Parts laying around:
- airline tubing (flexible and rigid)
- wire
- random part from a maxi-jet kit (sorry, forgot to take a before pic of it)


First, make your float switch mount:

- There is a part in every maxi-jet kit that I have never seen anyone use. It is a long bracket looking piece with a hole drilled through one end, and it loops around on the other end. Cut this piece in half, then heat it up in the middle to bend it into an 'L' shape.
- Superglue one of your magnets to the side of your 'L' that doesn't have a hole in it
- take your float switch and mount it to the hole on the other side
- cut a 1 inch long piece of rigid airline tubing, and cut a 1cm ish piece of soft tubing
- drill a hole the same diameter as the rigid tubing (you want it to fit snug) so that your water will go through the tubing down into the tank.
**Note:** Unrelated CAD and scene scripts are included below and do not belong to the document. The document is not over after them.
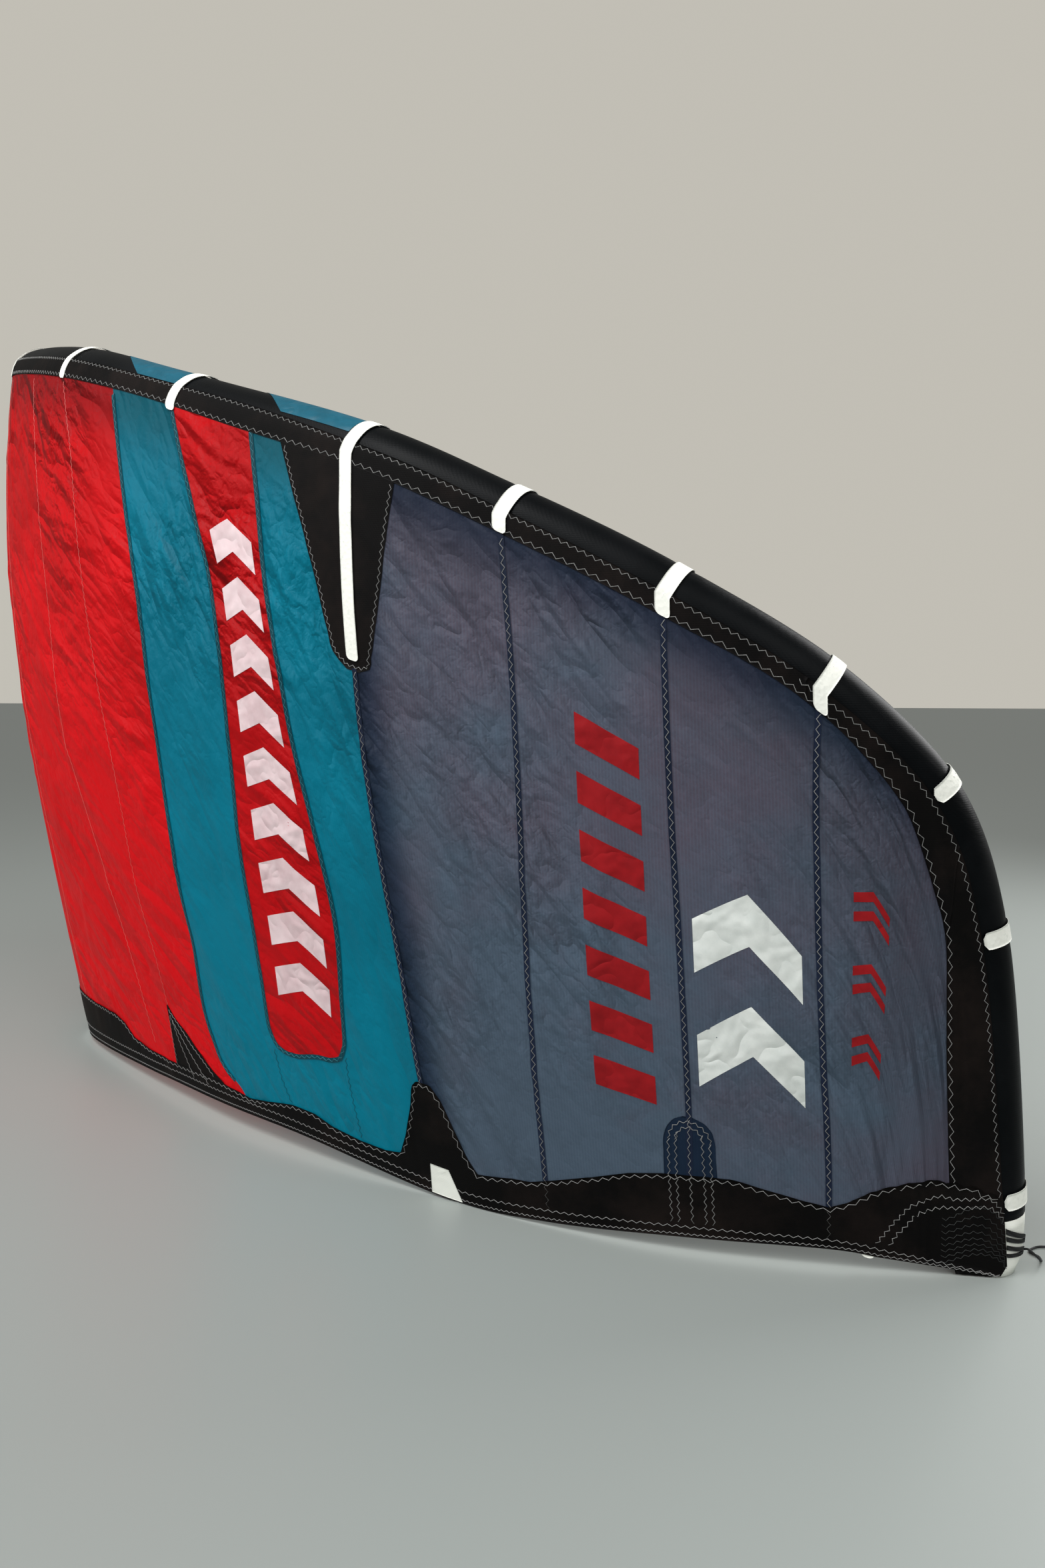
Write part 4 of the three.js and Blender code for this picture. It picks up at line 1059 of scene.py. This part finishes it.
# The panel seams, the two lines below the insert, and three lines down the red panel.
SEAM_LINES = [  # thread, stations and depths, pitch, reach and lift
    *(("grey", down_seam(seam, top, bottom), 0.0145, 0.0055, SEAM_TAPE_LIFT + 0.0002)
      for seam, top, bottom in ((STRUT_SEAM, 0.285, 0.84), (RIB_1, 0.03, 0.978),
                                (RIB_2, 0.035, 0.8), (RIB_3, 0.04, 0.978))),
    ("teal", down_seam(RED_EDGE, 0.01, 0.955), 0.0145, 0.005, SEAM_TAPE_LIFT),
    ("teal", insert_outline(), 0.0145, 0.005, SEAM_TAPE_LIFT),
    ("dark", down_seam(INSERT_LEFT, 0.88, 0.955), 0.013, 0.0045, 0.0),
    ("dark", down_seam(INSERT_RIGHT, 0.845, 0.962), 0.013, 0.0045, 0.0),
]
for colour, (q, depth), pitch, reach, lift in SEAM_LINES:
    sew_on_cloth(colour, q, depth, pitch, reach, lift)
RED_LINES = [
    [(0, 2.0), (0.106, 2.09), (0.2, 2.09), (0.317, 2.08), (0.46, 2.05), (0.534, 2.03),
     (0.63, 1.99), (0.71, 1.96), (0.82, 1.93), (0.88, 1.91)],
    [(0, 1.58), (0.13, 1.64), (0.5, 1.62), (0.87, 1.71), (0.95, 1.71)],
    [(0, 1.0), (0.3, 1.03), (0.6, 1.02), (0.93, 1.05)],
]
for row in RED_LINES:
    sew_on_cloth("pink", *down_seam(row, 0.01, row[-1][0]), pitch=0.014, reach=0.004, lift=0.0)

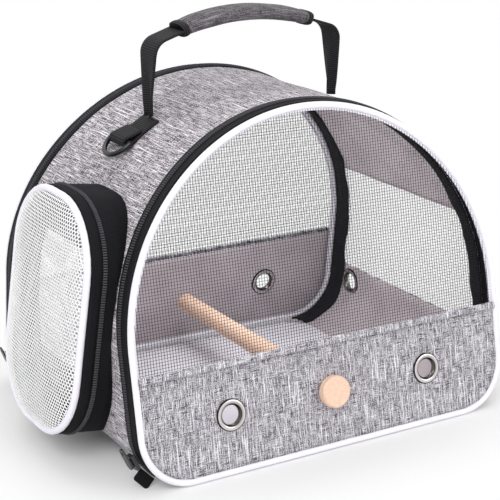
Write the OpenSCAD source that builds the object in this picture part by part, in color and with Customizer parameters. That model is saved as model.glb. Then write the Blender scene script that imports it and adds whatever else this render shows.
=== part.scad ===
// Soft-sided travel carrier for a small bird.
// Millimetres, Z up, X to the right of someone facing the front, front at -Y.
// The origin is at the middle of the underside.

/* [Body] */
// Outside width of the tunnel
body_w = 334; // [300:1:380]
// Height of the arch above the floor it stands on
body_h = 264; // [250:1:300]
// Depth between the two end panels, at the floor
base_d = 270; // [240:1:320]
// Radius of the two bottom corners
corner_r = 42; // [30:1:55]
// How much lower the arch is than a half circle as wide as the tunnel
arch_drop = 4; // [2:0.5:12]
// How much tighter the shoulders are than the arch is high
crown_drop = 4; // [2:0.5:12]
// How far the front panel leans back, in degrees
front_lean = 11; // [0:0.5:14]
// How far the back panel leans forward, in degrees
back_lean = 7; // [0:0.5:12]
// Thickness of the padded tunnel fabric
wall_t = 3; // [2:0.5:5]

/* [End panels] */
// Height of the top edge of the lower fabric band
band_h = 86; // [70:1:110]
// Thickness of the fabric band
band_t = 3; // [2:0.5:4]
// Thickness of the window net
net_t = 1; // [0.8:0.1:1.5]
// Pitch of the net's threads
net_pitch = 15; // [14:0.5:24]
// Width of one net thread
thread_w = 2; // [1.2:0.1:3]
// Width of the binding tape along the window's lower edge
binding_w = 6; // [4:0.5:10]
// Radius of the piping cord round each panel
piping_r = 2.75; // [2:0.25:4]

/* [Zips] */
// Width of the whole zip band, from panel edge to tunnel fabric
zip_w = 19; // [18:0.5:28]
// Distance from the panel edge to the join of the two tapes
zip_join = 12; // [10:0.5:13]
// Thickness of the zip tape
tape_t = 1.5; // [1:0.1:2]
// Width of the closed coil
coil_w = 4; // [3:0.2:5]
// Height of the coil above the tape
coil_h = 1.2; // [0.8:0.1:2]
// Length of a zip slider
slider_l = 12; // [9:0.5:16]
// Width of a zip slider
slider_w = 8; // [6:0.5:10]
// Height of a zip slider's body
slider_h = 3.4; // [2.5:0.1:5]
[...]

Use the 1cm piece of soft tubing as a stopper on the under-side, then you can mount the rest of your tubing to go to the output of the aqualifter on the top side

Wire it all up:
- cut a set of speaker wire to the length you need to get from your float switch to the aqualifter
- solder and shrink wrap the side closest to the float switch
- cut one of the power cords on the aqualifter (make sure you cut the ground side, or the side with the larger blade on the plug)
- take the other end of the speaker wire you extended the float switch wiring with and temporarily connect them to the cut wires on the aqualifter
- plug in the aqualifter and test to see which state of the float switch causes the aqualifter to turn on. If it is working as intented (should be float switch down turns on the pump), then solder the connections together.
- if it was opposite, take off the temporary connections and switch them and re-test. you should be good to go at that point

now you can mount the arm in your sump on any wall with the magnets and connect your aqualifter to a container of RODI for a cheap and effective ATO :)
 
Only downside to this design is the 110v running through the switch, not unlike the ATO I made years ago. I have since switched over to a relay system so the float is using 12v of power instead of 110v.